The perfect example of Stone’s thesis is easily former Secretary of the Interior, Stewart Udall, who voted for an interstate highway system as a freshman congressman in the 1950s, and now decries the dependence of cheap gas that is fostered. Short-sightedness of being caught in the glare of plenty and a firm refusal to even admit of a long view of things, much less defining it.
The long view was already in sight, as Stone recalls the effect of Rachel Carsons book, Silent Spring, which described in horrifying detail the long-term effects of DDT. There is a sickening familiarity to the quick and expensive campaigns waged against the assertions by the chemical companies. That book, nonetheless, was for some a call to action that culminated in the first Earth Day, a phenomenon whose planning and execution is brought to vivid life by Stone. Denis Hayes, the national coordinator the first Earth Day in 1970 recalls the heady idealism of those times, and the intractable reaction by the establishment against it, its attempts to marginalize the first eco-activists, and the heartbreaking failures of those first eco-warriors to gain the traction they needed with middle America. No moment exemplifies it better that Ronald Reagan removing the solar panels from the White House that Jimmy Carter had put there in response to the first oil embargo.

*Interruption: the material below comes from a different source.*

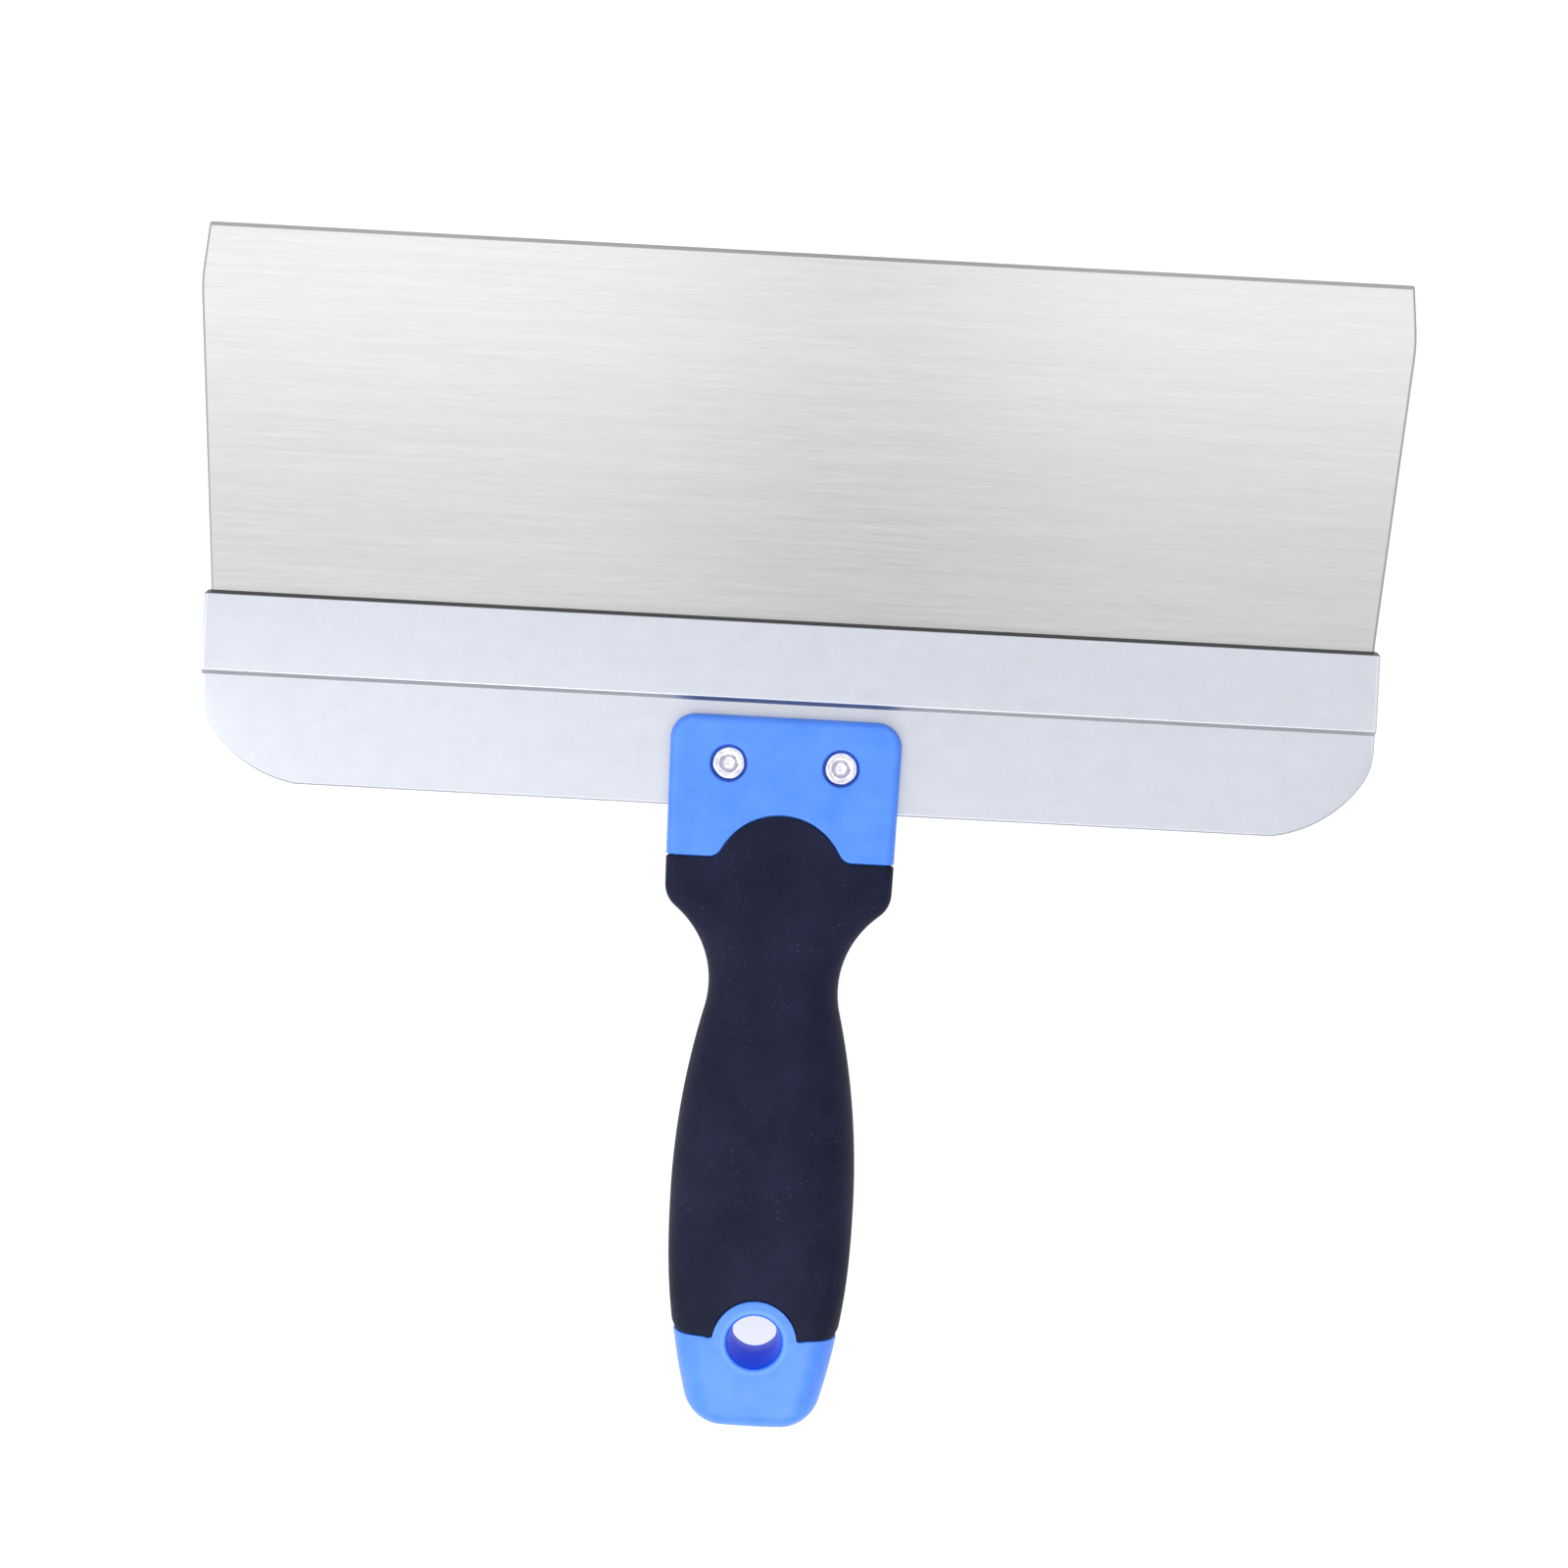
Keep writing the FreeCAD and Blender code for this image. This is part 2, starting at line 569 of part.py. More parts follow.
def make_grip_zone():
    # The space that the soft grip fills: everything between the seams except the core's tab round
    # the hanging hole, and a shallow tongue into each face of the head.
    wide = f"(Sizes.headWidth + {2 * PAST})"
    between_seams = make_box(
        "between_seams", f"-{wide} / 2", REAR_SEAM_Y, f"{-TALL}",
        wide, f"{HEAD_FRONT} - Sizes.frontSeam - {REAR_SEAM_Y}", f"{2 * TALL}")
    tab = make_cylinder("tab_zone", "0", HOLE_Y, f"{-TALL}",
                        "Sizes.holeRadius + Sizes.tabWall", f"{2 * TALL}")
    sleeve = cut("sleeve_zone", between_seams, tab)

    body = new_body("tongue_prism")
    outline = new_sketch(body, "XY_Plane", "tongue_outline")
    seam = f"{HEAD_FRONT} - Sizes.frontSeam"
    reach = "(Sizes.tongueRadius + Sizes.tongueBlend)"
    below = "(Sizes.tongueRadius - Sizes.tongueHeight)"
    blend_x = f"sqrt({reach}^2 - ({below} + Sizes.tongueBlend)^2)"
    meet_x = f"({blend_x} * Sizes.tongueRadius / {reach})"
    meet_y = (f"({seam} - {below} + ({below} + Sizes.tongueBlend)"
              f" * Sizes.tongueRadius / {reach})")
    draw_outline(outline, [
        (blend_x, seam, "-Sizes.tongueBlend"),
        (meet_x, meet_y, "Sizes.tongueRadius"),
        ("0", f"{seam} + Sizes.tongueHeight", "Sizes.tongueRadius"),
        ("-" + meet_x, meet_y, "-Sizes.tongueBlend"),
        ("-" + blend_x, seam, ""),
    ])
    prism = body.newObject("PartDesign::Pad", "tongue_pad")
    prism.Profile = outline
    prism.SideType = "Symmetric"
    prism.Length = 2 * TALL
    floor = "(Sizes.headThickness / 2 - Sizes.tongueDepth)"
    middle = make_box("tongue_floor", f"-{wide} / 2", f"{seam} - {PAST}", f"-{floor}",
                      wide, f"Sizes.tongueHeight + {2 * PAST}", f"2 * {floor}")
    tongues = cut("tongue_zone", body, middle)
    return combine("Part::MultiFuse", "grip_zone", [sleeve, tongues])


# ---------------------------------------------------------------- grip and core

def make_hole_cutter():
    # Hourglass hole: a straight land at the waist and a cone to each face.
    land = make_cylinder("hole_land", "0", HOLE_Y, "-Sizes.holeLand / 2",
                         "Sizes.holeRadius", "Sizes.holeLand")
    pieces = [land]
    for name, turn in (("upper_hole_cone", 0), ("lower_hole_cone", 180)):
        cone = doc.addObject("Part::Cone", name)
        cone.Placement.Rotation = FreeCAD.Rotation(FreeCAD.Vector(1, 0, 0), turn)
        side = "" if turn == 0 else "-"
        cone.setExpression("Placement.Base.y", HOLE_Y)
        cone.setExpression("Placement.Base.z", side + "Sizes.holeLand / 2")
        cone.setExpression("Radius1", "Sizes.holeRadius")
        # The cone runs on past the mouth at the same slope.
        cone.setExpression("Radius2", "Sizes.holeRadius + Sizes.bellyThickness"
                                      " * Sizes.holeFlare / Sizes.holeFlareHeight")
        cone.setExpression("Height", "Sizes.bellyThickness")
        pieces.append(cone)
    return combine("Part::MultiFuse", "hole_cutter", pieces)


def make_head_cutters():
    # The fork's slot for the rail's flange, and a counterbored hole for each rivet.
    slot = make_box(
        "fork_slot", f"-(Sizes.headWidth / 2 + {PAST})", f"-{RAIL_DEPTH}",
        "-Sizes.railFlangeThickness / 2", f"Sizes.headWidth + {2 * PAST}",
        f"{RAIL_DEPTH} + ({HEAD_FRONT}) + {PAST}", "Sizes.railFlangeThickness")
    pieces = [slot]
    counterbore_radius = f"{RIVET_HEAD_RADIUS} + Sizes.counterboreGap"
    for name, side in (("right", ""), ("left", "-")):
        x_place = side + "Sizes.rivetSpacing / 2"
        pieces.append(make_cylinder(f"{name}_rivet_hole", x_place, RIVET_Y, f"{-TALL}",
                                    "Sizes.rivetShankRadius", f"{2 * TALL}"))
        pieces.append(make_cylinder(f"{name}_front_counterbore", x_place, RIVET_Y,
                                    FLOOR_OF_COUNTERBORE, counterbore_radius, f"{TALL}"))
        pieces.append(make_cylinder(f"{name}_back_counterbore", x_place, RIVET_Y,
                                    f"-{FLOOR_OF_COUNTERBORE} - {TALL}",
                                    counterbore_radius, f"{TALL}"))
    return combine("Part::MultiFuse", "head_cutter", pieces)


def make_grip(form, zone, spine):
    sleeve = combine("Part::MultiCommon", "grip_outside", [form, zone])
    grip = cut("grip_overmould", sleeve, spine)
    return shift_into_frame(grip, "grip_overmould")


def make_core(form, zone, spine):
    ends = cut("core_ends", form, zone)
    blank = combine("Part::MultiFuse", "core_blank", [ends, spine])
    drilled = cut("core_with_hole", blank, make_hole_cutter())
    core = cut("handle_core", drilled, make_head_cutters())
    return shift_into_frame(core, "handle_core")


# ---------------------------------------------------------------- rivets

def make_rivet(name, side):
    # Semi-tubular rivet: a domed factory head at the back, a shank, and a clinch rolled outwards
    # round its open mouth at the front.
    body = new_body(name)
    profile = new_sketch(body, "XZ_Plane", name + "_profile")
    floor = FLOOR_OF_COUNTERBORE
    clinch_radius = "(Sizes.rivetShankRadius + Sizes.rivetClinchOverhang)"
    mouth_radius = "(Sizes.rivetShankRadius - Sizes.rivetMouthInset)"
    bore_radius = "(Sizes.rivetShankRadius - Sizes.rivetWall)"
    roll = f"(({clinch_radius} - {mouth_radius}) / 2)"
    roll_centre = f"({mouth_radius} + {roll})"
    roll_base = f"({floor} + Sizes.rivetClinchHeight - {roll})"
    dome_rise = "(Sizes.rivetHeadHeight - Sizes.rivetHeadEdge)"
    dome_radius = f"(({RIVET_HEAD_RADIUS}^2 + {dome_rise}^2) / (2 * {dome_rise}))"
    # The bore flares to the mouth, and ends in a shallow drill point.
    flare = f"{mouth_radius} / 2"
    drill_point = f"{bore_radius} / 3"
    draw_outline(profile, [
        ("0", f"-({floor} + Sizes.rivetHeadHeight)", dome_radius),
        (RIVET_HEAD_RADIUS, f"-({floor} + Sizes.rivetHeadEdge)", ""),
        (RIVET_HEAD_RADIUS, f"-{floor}", ""),
        ("Sizes.rivetShankRadius", f"-{floor}", ""),
        ("Sizes.rivetShankRadius", floor, ""),
        (clinch_radius, floor, ""),
        (clinch_radius, roll_base, roll),
        (roll_centre, f"{floor} + Sizes.rivetClinchHeight", roll),
        (mouth_radius, roll_base, ""),
        (bore_radius, f"{floor} - {flare}", ""),
        (bore_radius, f"{floor} - Sizes.rivetBoreDepth", ""),
        ("0", f"{floor} - Sizes.rivetBoreDepth - {drill_point}", ""),
    ])
    turned = body.newObject("PartDesign::Revolution", name + "_turned")
    turned.Profile = profile
    turned.ReferenceAxis = (profile, ["V_Axis"])
    turned.Angle = 360
    shift_into_frame(body, name)
    body.setExpression("Placement.Base.x", side + "Sizes.rivetSpacing / 2")
    body.setExpression("Placement.Base.y", f"{RIVET_Y} + {SHIFT_Y}")
    return body


# ---------------------------------------------------------------- assembly

def check_and_write(pieces):
    doc.recompute()
    for item in doc.Objects:
        if "Invalid" in item.State or "Error" in item.State:
            raise RuntimeError(f"{item.Name} did not build: {item.State}")
    os.makedirs("parts", exist_ok=True)
    for piece in pieces:
        shape = piece.Shape
        if shape.isNull() or not shape.isValid() or len(shape.Solids) != 1:
            raise RuntimeError(f"{piece.Label} is not one valid solid")
    for piece in pieces:
        piece.Shape.exportStep(f"parts/{piece.Label}.step")
        box = piece.Shape.BoundBox
        print(f"{piece.Label}: volume {piece.Shape.Volume:.1f} mm3, box "
              f"{box.XMin:.2f} {box.YMin:.2f} {box.ZMin:.2f} to "
              f"{box.XMax:.2f} {box.YMax:.2f} {box.ZMax:.2f}")


handle_form = make_form()
spine_form = make_spine()
grip_zone = make_grip_zone()
check_and_write([
    make_blade(),
    make_rail(),
    make_core(handle_form, grip_zone, spine_form),
    make_grip(handle_form, grip_zone, spine_form),
    make_rivet("rivet_left", "-"),
    make_rivet("rivet_right", ""),
])
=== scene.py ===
import bmesh
import bpy
import math
import numpy as np
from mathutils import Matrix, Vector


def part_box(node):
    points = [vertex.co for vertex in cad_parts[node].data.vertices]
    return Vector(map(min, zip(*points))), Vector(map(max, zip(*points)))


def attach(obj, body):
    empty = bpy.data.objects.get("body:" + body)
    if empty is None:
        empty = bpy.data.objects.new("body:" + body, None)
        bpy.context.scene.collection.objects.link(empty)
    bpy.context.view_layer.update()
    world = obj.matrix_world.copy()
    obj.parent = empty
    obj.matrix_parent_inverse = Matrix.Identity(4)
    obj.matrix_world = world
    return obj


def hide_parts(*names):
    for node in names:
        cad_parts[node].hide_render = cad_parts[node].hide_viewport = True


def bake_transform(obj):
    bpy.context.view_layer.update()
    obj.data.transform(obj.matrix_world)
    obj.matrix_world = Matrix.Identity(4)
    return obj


# Wide taping knife. Every shape is worked out in millimetres in the knife's own frame: x along the
# working edge, y = 0 at the rail's front lip and growing towards the working edge, z = 0 in the
# middle of the blade. place() turns that into the frame's metres.

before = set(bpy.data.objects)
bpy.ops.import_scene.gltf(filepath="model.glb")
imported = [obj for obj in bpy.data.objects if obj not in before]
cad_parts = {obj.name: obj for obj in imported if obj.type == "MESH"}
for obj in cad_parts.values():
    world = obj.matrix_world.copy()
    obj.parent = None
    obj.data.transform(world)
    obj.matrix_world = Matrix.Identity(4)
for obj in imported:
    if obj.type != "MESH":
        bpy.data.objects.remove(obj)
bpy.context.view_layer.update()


def boxInMillimetres(node):
    # Lowest and highest corner of a CAD node.
    low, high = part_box(node)
    return np.array(low) * 1000, np.array(high) * 1000


bladeLow, bladeHigh = boxInMillimetres("blade")
railLow, railHigh = boxInMillimetres("backing_rail")
coreLow, coreHigh = boxInMillimetres("handle_core")
gripLow, gripHigh = boxInMillimetres("grip_overmould")
rivetLow, rivetHigh = boxInMillimetres("rivet_right")

lipY = railHigh[1]
middleZ = (bladeLow[2] + bladeHigh[2]) / 2
headFrontY = coreHigh[1] - lipY
handleLength = coreHigh[1] - coreLow[1]
mergeDistance = 1e-7  # metres


def place(points):
    # Millimetres in the knife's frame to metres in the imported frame.
    return (np.asarray(points, float) + np.array([0.0, lipY, middleZ])) / 1000


def smoothStep(value, start, end):
    # Rises from 0 at start to 1 at end along 3t^2 - 2t^3.
    share = np.clip((value - start) / (end - start), 0, 1)
    return share * share * (3 - 2 * share)


def roundedOff(distance, radius):
    # How far a quarter circle has fallen away at this distance from the end that it rounds.
    along = np.clip(radius - distance, 0, radius)
    return radius - np.sqrt(np.maximum(radius * radius - along * along, 0))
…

EARTH DAYS is not just a concise history of that time, its also a dynamic kaleidoscope of those heady days when revolution was palpable, and individuals really believed to the core of their being that they could change the world. No film has done a better job of capturing what it was like to be alive then, and that includes the heartbreak of missed opportunities, the clear ideologies and politics that kept sustainability from taking hold.
Most importantly, its a tribute to those who stood firm, and to the ability of those people to remain open-minded rather than allow their thinking to ossify. When Stewart Brand champions nuclear power, his Great Satan of 40 years ago, it challenges everyone in the audience to examine his or her preconceived notions with an open mind, open heart, and a sense of the urgency of the work still to be done.